### INSTRUCTIONS TO FOLLOW
Copy every line, leaving nothing out and adding nothing.

### TASK MATERIAL
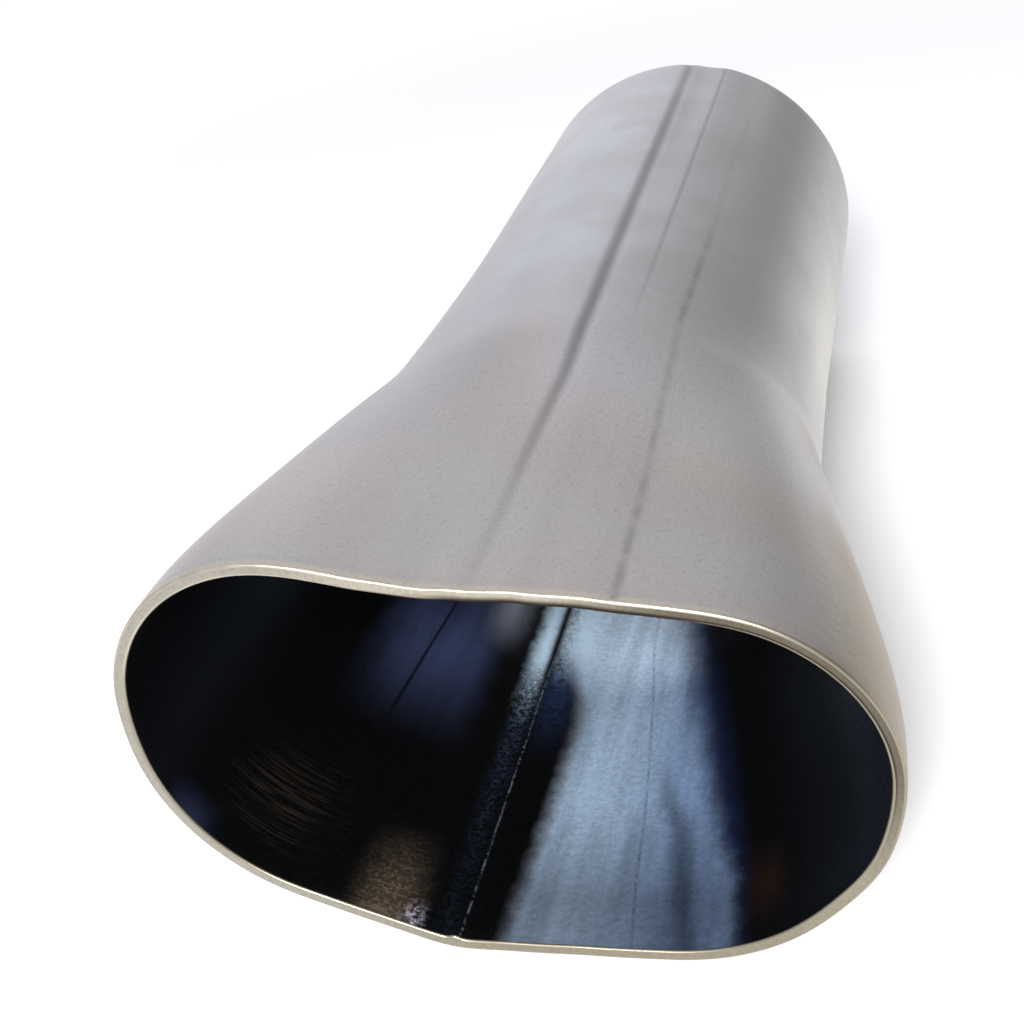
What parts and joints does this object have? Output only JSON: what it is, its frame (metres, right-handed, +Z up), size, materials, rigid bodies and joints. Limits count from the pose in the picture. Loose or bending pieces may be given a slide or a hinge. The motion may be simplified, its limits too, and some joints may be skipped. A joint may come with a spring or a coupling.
{
  "type": "exhaust collector cone",
  "caption": "One-piece steel exhaust collector: a round outlet tube that flares through a creased neck into a wide, low mouth for primary pipes side by side.",
  "frame": {"origin": "centre of the outlet's cut face, on the tube's axis", "axes": "+Y along the tube's axis out of the outlet, so the mouth faces -Y; +Z up, with the cone lying on its flat underside; +X across the mouth's width"},
  "size_m": [0.0935, 0.166, 0.0639],
  "materials": {
    "mill_steel": "bare mill-finish steel, satin, with die lines along the tube"
  },
  "bodies": {
    "root": {"collector_cone": "mill_steel"}
  },
  "joints": []
}
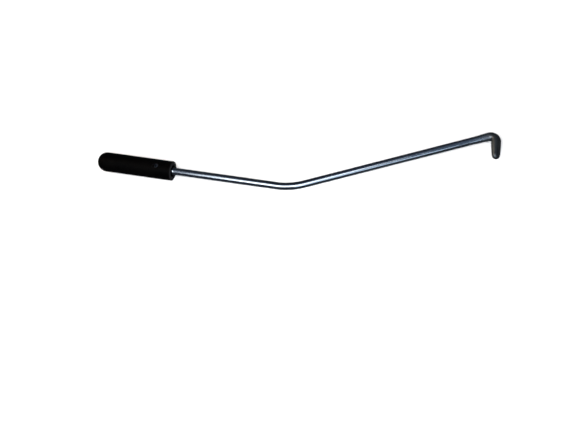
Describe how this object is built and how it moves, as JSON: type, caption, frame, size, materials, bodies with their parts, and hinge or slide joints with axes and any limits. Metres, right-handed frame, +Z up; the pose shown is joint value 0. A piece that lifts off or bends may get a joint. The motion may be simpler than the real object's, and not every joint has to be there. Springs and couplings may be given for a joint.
{
  "type": "hive tool",
  "caption": "Long-reach hooked hive tool: a bent round steel bar with a short upset peg and a dome-ended black grip.",
  "frame": {"origin": "under the middle of the tool's box, on the level surface it rests on", "axes": "+Z up from that surface, with the set screw on top; +X along the grip towards the hook, level; +Y to the side the hook end bends to. The grip's axis lies in the X-Z plane, 2.9 degrees down towards +X, and the plane of the bends leans 9.8 degrees about it, because the tool lies on the grip's rim, the long bend and the peg's end"},
  "size_m": [0.445, 0.105, 0.0255],
  "materials": {
    "steel": "bright drawn bar with fine lengthwise lines, darker at the forged hook",
    "black_plastic": "satin moulded black",
    "brass": "dull turned brass",
    "screw_steel": "zinc-plated, slightly dulled"
  },
  "bodies": {
    "root": {"bent_bar": "steel", "grip": "black_plastic", "thread_insert": "brass", "set_screw": "screw_steel"}
  },
  "joints": []
}
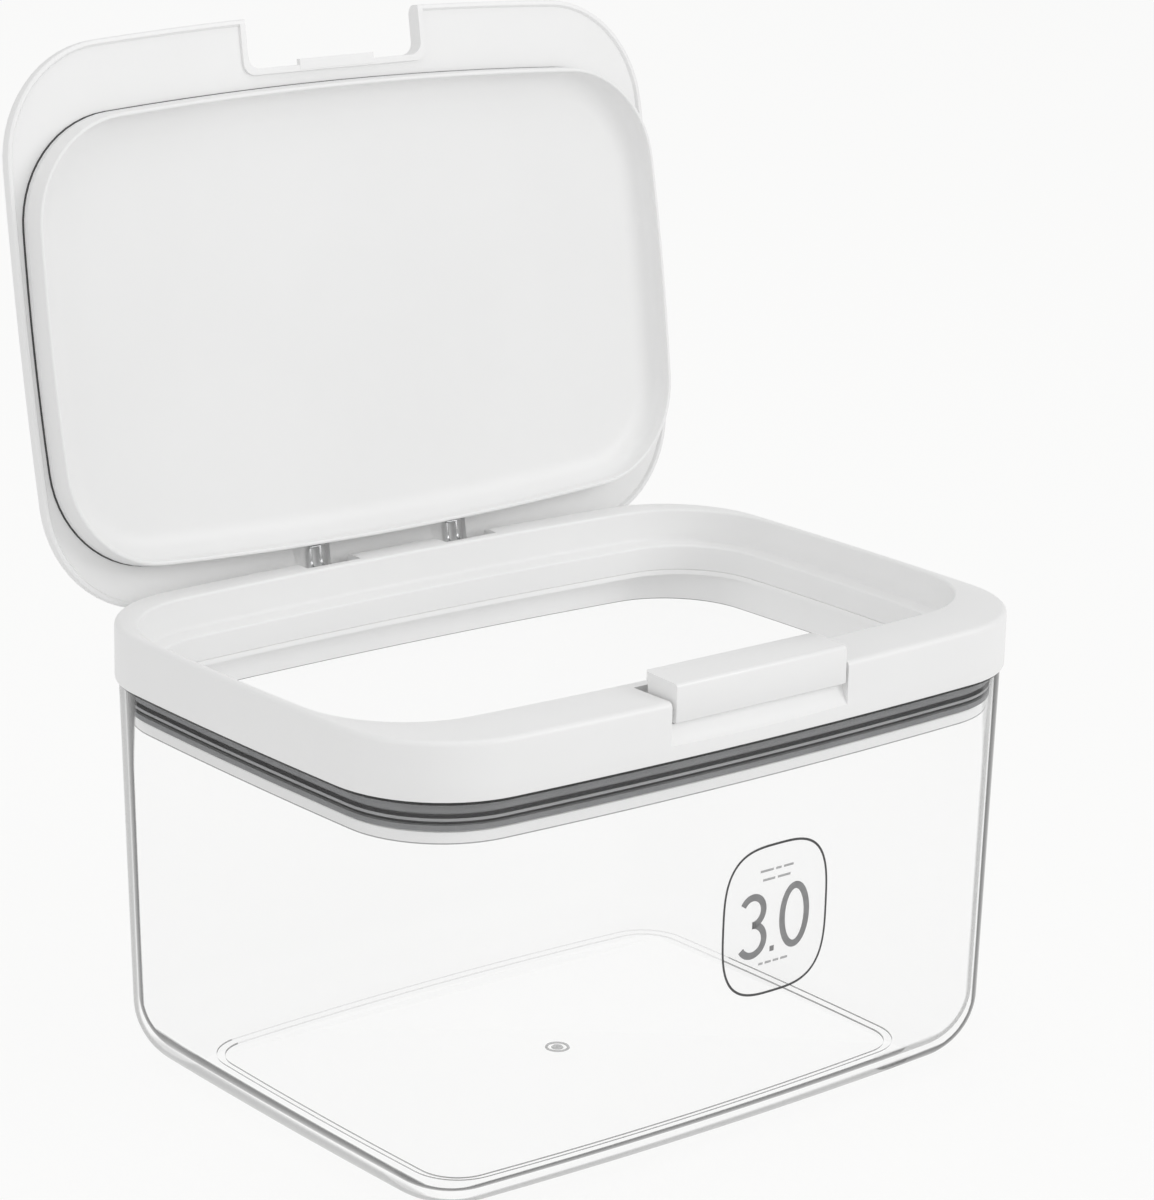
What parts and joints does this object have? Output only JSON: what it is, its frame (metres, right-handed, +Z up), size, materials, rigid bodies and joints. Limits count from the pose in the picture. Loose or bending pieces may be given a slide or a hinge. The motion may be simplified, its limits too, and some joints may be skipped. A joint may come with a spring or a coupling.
{
  "type": "laundry detergent storage box",
  "caption": "Clear storage box for laundry detergent with a lift-off white collar, a hinged flip-up lid and a rocking latch button.",
  "frame": {"origin": "middle of the underside of the clear box", "axes": "+Z up, front with the latch button towards -Y, long side along X"},
  "size_m": [0.208, 0.1824, 0.2629],
  "materials": {
    "clear_plastic": "polished",
    "label_film": "satin",
    "white_plastic": "satin",
    "grey_rubber": "matte",
    "spring_steel": "bright"
  },
  "bodies": {
    "box": {"clear_box": "clear_plastic", "front_label": "label_film"},
    "collar": {"collar": "white_plastic", "skirt_ring": "white_plastic", "box_gasket": "grey_rubber", "hinge_pin_left": "spring_steel", "hinge_pin_right": "spring_steel"},
    "lid": {"lid_cover": "white_plastic", "lid_liner": "white_plastic", "lid_seal": "grey_rubber", "hinge_spring_left": "spring_steel", "hinge_spring_right": "spring_steel"},
    "button": {"latch_button": "white_plastic"}
  },
  "joints": [
    {"name": "collar_lift", "type": "slide", "parent": "box", "child": "collar", "axis": [0, 0, 1], "range_m": [0, 0.03]},
    {"name": "lid_hinge", "type": "hinge", "parent": "collar", "child": "lid", "pos_m": [0, 0.073, 0.1178], "axis": [1, 0, 0], "range_deg": [0, 99.7], "stiffness_Nm_per_rad": 0.02, "springref_deg": -20.05},
    {"name": "button_rock", "type": "hinge", "parent": "collar", "child": "button", "pos_m": [0, -0.069, 0.1197], "axis": [1, 0, 0], "range_deg": [0, 12], "stiffness_Nm_per_rad": 0.05}
  ]
}
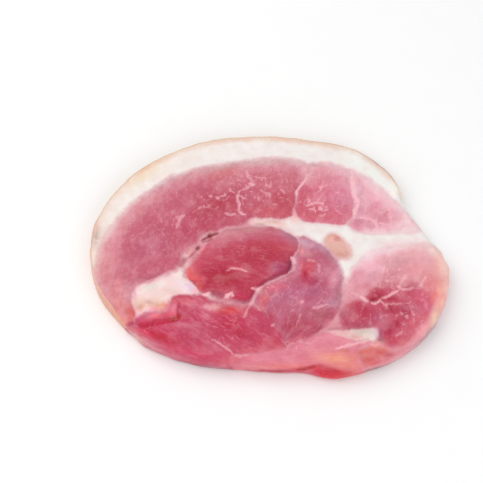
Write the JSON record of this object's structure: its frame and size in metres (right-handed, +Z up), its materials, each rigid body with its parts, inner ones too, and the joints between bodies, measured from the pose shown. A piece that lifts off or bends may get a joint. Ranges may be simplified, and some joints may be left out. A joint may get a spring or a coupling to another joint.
{
  "type": "smoked gammon steak",
  "caption": "Slice across a smoked cured leg of pork, lying flat: rosy lean muscles parted by fat, a white fat cap and a tan rind along the back edge.",
  "frame": {"origin": "middle of the slice's box, at the height of its flat underside", "axes": "+X along the slice towards its lobe without rind, +Y across it towards the rind, +Z up out of the cut face"},
  "size_m": [0.207, 0.1576, 0.0127],
  "materials": {
    "meat": "moist satin"
  },
  "bodies": {
    "root": {"gammon_steak": "meat"}
  },
  "joints": []
}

### RESPONSE
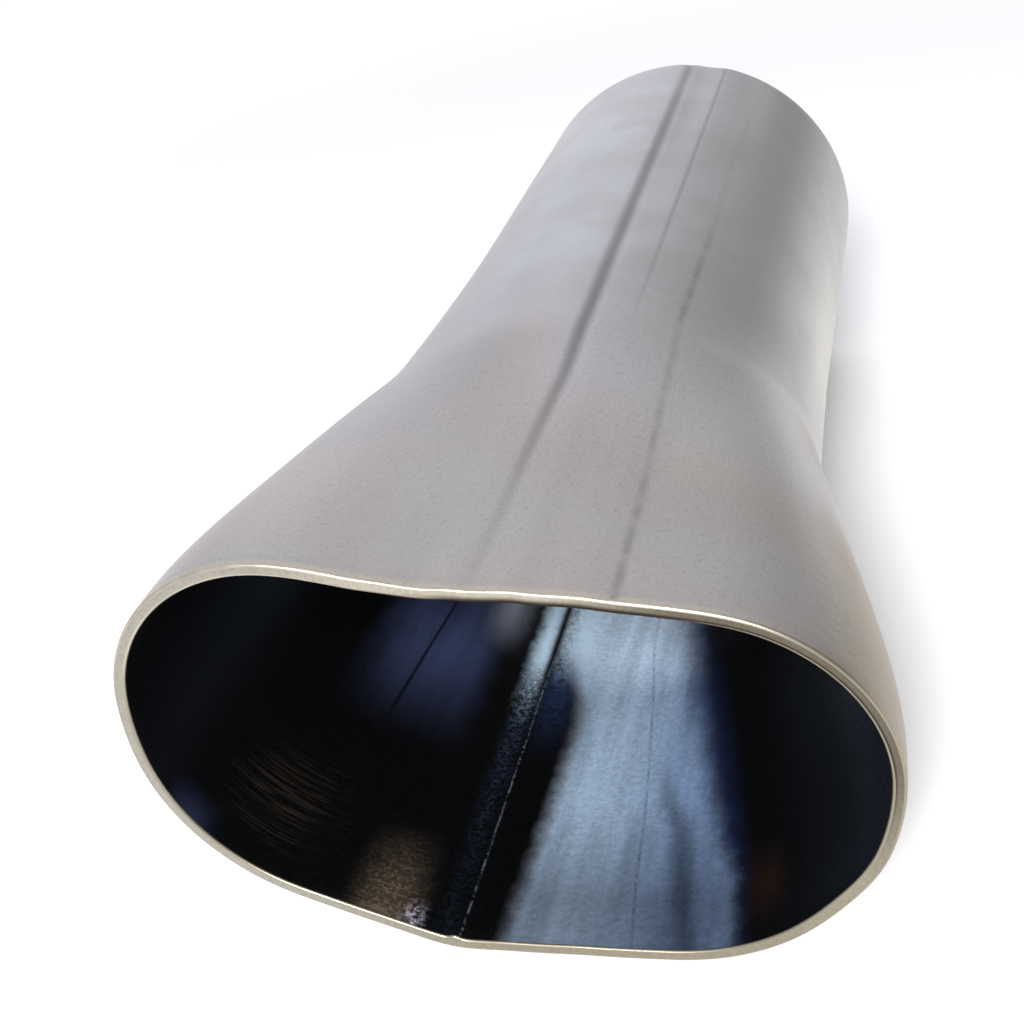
What parts and joints does this object have? Output only JSON: what it is, its frame (metres, right-handed, +Z up), size, materials, rigid bodies and joints. Limits count from the pose in the picture. Loose or bending pieces may be given a slide or a hinge. The motion may be simplified, its limits too, and some joints may be skipped. A joint may come with a spring or a coupling.
{
  "type": "exhaust collector cone",
  "caption": "One-piece steel exhaust collector: a round outlet tube that flares through a creased neck into a wide, low mouth for primary pipes side by side.",
  "frame": {"origin": "centre of the outlet's cut face, on the tube's axis", "axes": "+Y along the tube's axis out of the outlet, so the mouth faces -Y; +Z up, with the cone lying on its flat underside; +X across the mouth's width"},
  "size_m": [0.0935, 0.166, 0.0639],
  "materials": {
    "mill_steel": "bare mill-finish steel, satin, with die lines along the tube"
  },
  "bodies": {
    "root": {"collector_cone": "mill_steel"}
  },
  "joints": []
}
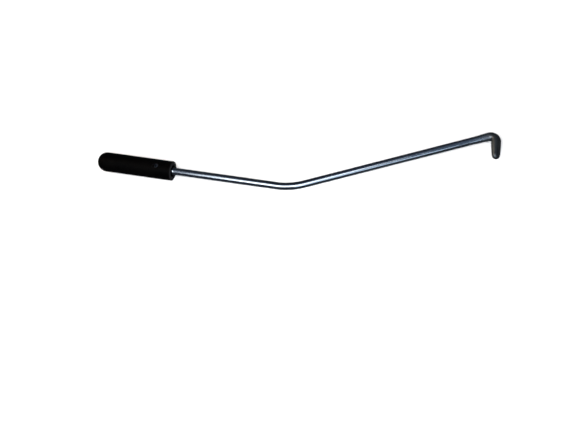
Describe how this object is built and how it moves, as JSON: type, caption, frame, size, materials, bodies with their parts, and hinge or slide joints with axes and any limits. Metres, right-handed frame, +Z up; the pose shown is joint value 0. A piece that lifts off or bends may get a joint. The motion may be simpler than the real object's, and not every joint has to be there. Springs and couplings may be given for a joint.
{
  "type": "hive tool",
  "caption": "Long-reach hooked hive tool: a bent round steel bar with a short upset peg and a dome-ended black grip.",
  "frame": {"origin": "under the middle of the tool's box, on the level surface it rests on", "axes": "+Z up from that surface, with the set screw on top; +X along the grip towards the hook, level; +Y to the side the hook end bends to. The grip's axis lies in the X-Z plane, 2.9 degrees down towards +X, and the plane of the bends leans 9.8 degrees about it, because the tool lies on the grip's rim, the long bend and the peg's end"},
  "size_m": [0.445, 0.105, 0.0255],
  "materials": {
    "steel": "bright drawn bar with fine lengthwise lines, darker at the forged hook",
    "black_plastic": "satin moulded black",
    "brass": "dull turned brass",
    "screw_steel": "zinc-plated, slightly dulled"
  },
  "bodies": {
    "root": {"bent_bar": "steel", "grip": "black_plastic", "thread_insert": "brass", "set_screw": "screw_steel"}
  },
  "joints": []
}
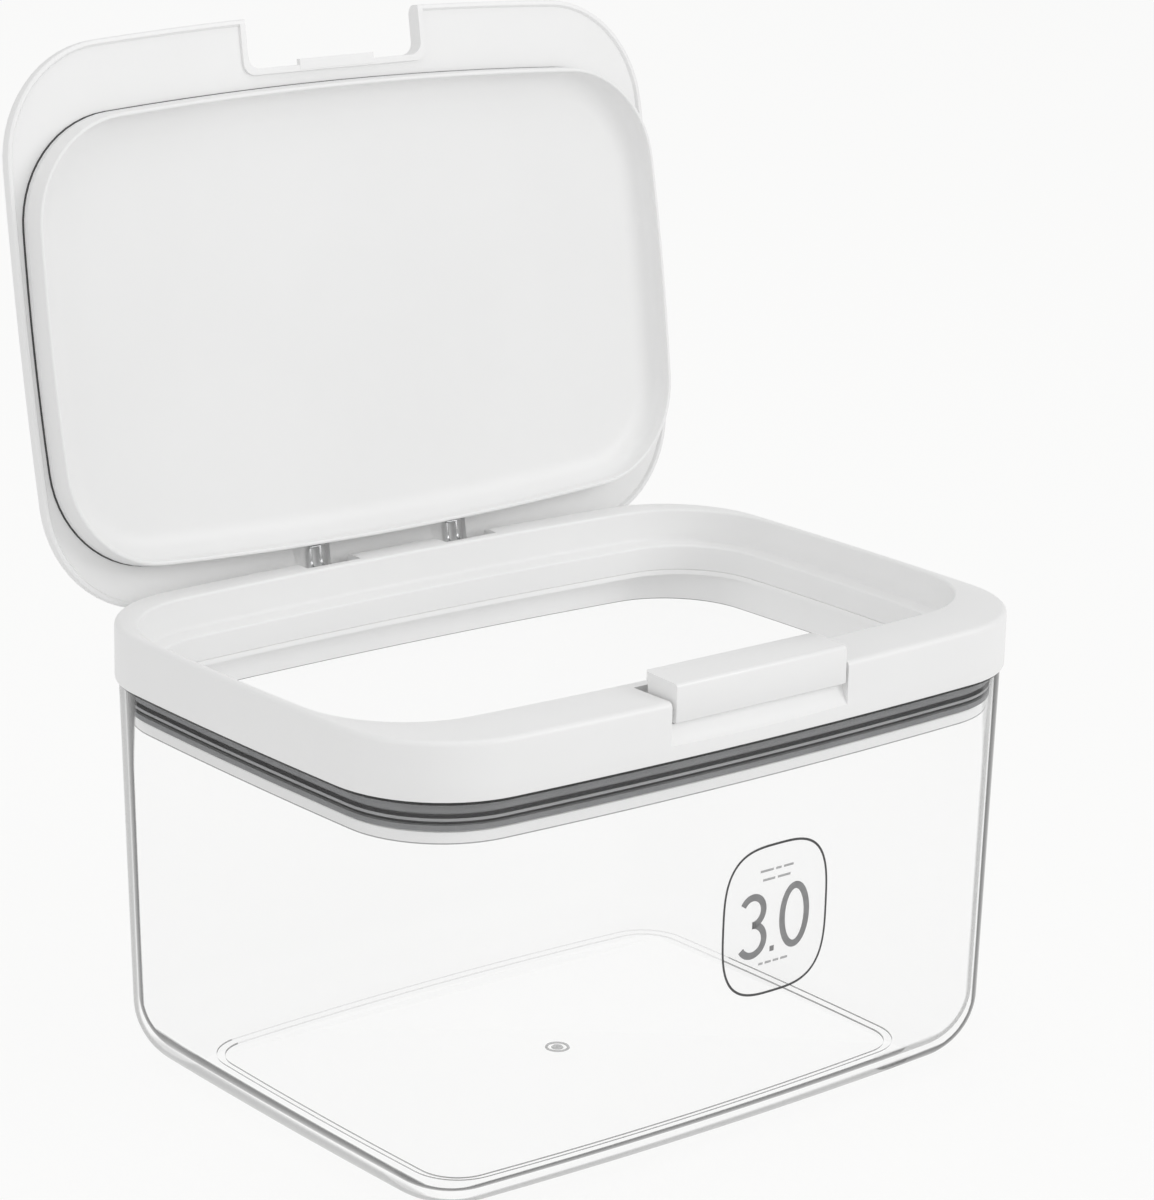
What parts and joints does this object have? Output only JSON: what it is, its frame (metres, right-handed, +Z up), size, materials, rigid bodies and joints. Limits count from the pose in the picture. Loose or bending pieces may be given a slide or a hinge. The motion may be simplified, its limits too, and some joints may be skipped. A joint may come with a spring or a coupling.
{
  "type": "laundry detergent storage box",
  "caption": "Clear storage box for laundry detergent with a lift-off white collar, a hinged flip-up lid and a rocking latch button.",
  "frame": {"origin": "middle of the underside of the clear box", "axes": "+Z up, front with the latch button towards -Y, long side along X"},
  "size_m": [0.208, 0.1824, 0.2629],
  "materials": {
    "clear_plastic": "polished",
    "label_film": "satin",
    "white_plastic": "satin",
    "grey_rubber": "matte",
    "spring_steel": "bright"
  },
  "bodies": {
    "box": {"clear_box": "clear_plastic", "front_label": "label_film"},
    "collar": {"collar": "white_plastic", "skirt_ring": "white_plastic", "box_gasket": "grey_rubber", "hinge_pin_left": "spring_steel", "hinge_pin_right": "spring_steel"},
    "lid": {"lid_cover": "white_plastic", "lid_liner": "white_plastic", "lid_seal": "grey_rubber", "hinge_spring_left": "spring_steel", "hinge_spring_right": "spring_steel"},
    "button": {"latch_button": "white_plastic"}
  },
  "joints": [
    {"name": "collar_lift", "type": "slide", "parent": "box", "child": "collar", "axis": [0, 0, 1], "range_m": [0, 0.03]},
    {"name": "lid_hinge", "type": "hinge", "parent": "collar", "child": "lid", "pos_m": [0, 0.073, 0.1178], "axis": [1, 0, 0], "range_deg": [0, 99.7], "stiffness_Nm_per_rad": 0.02, "springref_deg": -20.05},
    {"name": "button_rock", "type": "hinge", "parent": "collar", "child": "button", "pos_m": [0, -0.069, 0.1197], "axis": [1, 0, 0], "range_deg": [0, 12], "stiffness_Nm_per_rad": 0.05}
  ]
}
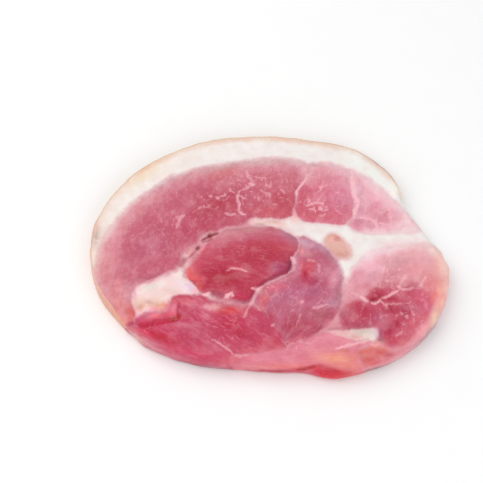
Write the JSON record of this object's structure: its frame and size in metres (right-handed, +Z up), its materials, each rigid body with its parts, inner ones too, and the joints between bodies, measured from the pose shown. A piece that lifts off or bends may get a joint. Ranges may be simplified, and some joints may be left out. A joint may get a spring or a coupling to another joint.
{
  "type": "smoked gammon steak",
  "caption": "Slice across a smoked cured leg of pork, lying flat: rosy lean muscles parted by fat, a white fat cap and a tan rind along the back edge.",
  "frame": {"origin": "middle of the slice's box, at the height of its flat underside", "axes": "+X along the slice towards its lobe without rind, +Y across it towards the rind, +Z up out of the cut face"},
  "size_m": [0.207, 0.1576, 0.0127],
  "materials": {
    "meat": "moist satin"
  },
  "bodies": {
    "root": {"gammon_steak": "meat"}
  },
  "joints": []
}